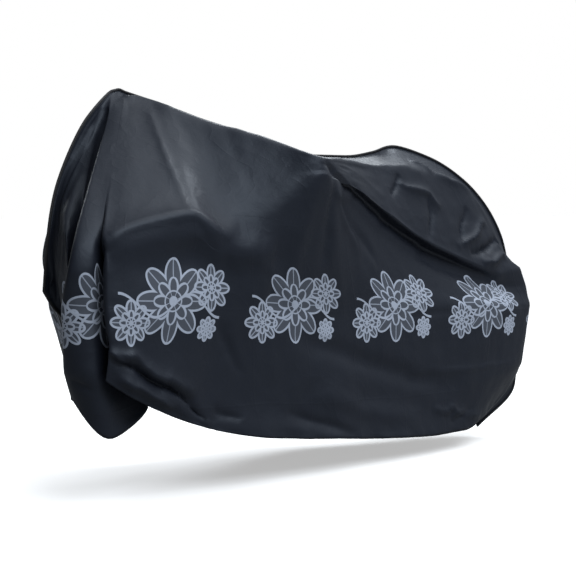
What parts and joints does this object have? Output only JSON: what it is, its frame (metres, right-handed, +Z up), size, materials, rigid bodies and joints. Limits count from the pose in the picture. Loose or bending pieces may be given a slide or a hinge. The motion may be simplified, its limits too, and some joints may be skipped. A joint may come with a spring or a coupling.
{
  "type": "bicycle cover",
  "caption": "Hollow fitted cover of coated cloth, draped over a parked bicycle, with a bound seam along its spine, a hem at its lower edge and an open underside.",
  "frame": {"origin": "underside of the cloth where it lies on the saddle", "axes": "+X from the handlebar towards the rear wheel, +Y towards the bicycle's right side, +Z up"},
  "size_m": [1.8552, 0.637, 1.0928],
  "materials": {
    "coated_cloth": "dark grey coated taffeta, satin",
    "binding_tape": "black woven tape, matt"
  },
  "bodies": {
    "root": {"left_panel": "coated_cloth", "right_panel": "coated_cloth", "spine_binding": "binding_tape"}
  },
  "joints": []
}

---*---

#### Your task
Your task is to print the whole listing again exactly.

#### Result
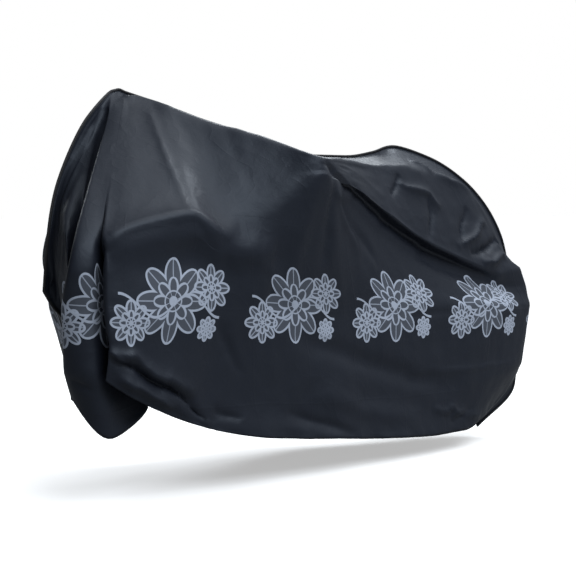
What parts and joints does this object have? Output only JSON: what it is, its frame (metres, right-handed, +Z up), size, materials, rigid bodies and joints. Limits count from the pose in the picture. Loose or bending pieces may be given a slide or a hinge. The motion may be simplified, its limits too, and some joints may be skipped. A joint may come with a spring or a coupling.
{
  "type": "bicycle cover",
  "caption": "Hollow fitted cover of coated cloth, draped over a parked bicycle, with a bound seam along its spine, a hem at its lower edge and an open underside.",
  "frame": {"origin": "underside of the cloth where it lies on the saddle", "axes": "+X from the handlebar towards the rear wheel, +Y towards the bicycle's right side, +Z up"},
  "size_m": [1.8552, 0.637, 1.0928],
  "materials": {
    "coated_cloth": "dark grey coated taffeta, satin",
    "binding_tape": "black woven tape, matt"
  },
  "bodies": {
    "root": {"left_panel": "coated_cloth", "right_panel": "coated_cloth", "spine_binding": "binding_tape"}
  },
  "joints": []
}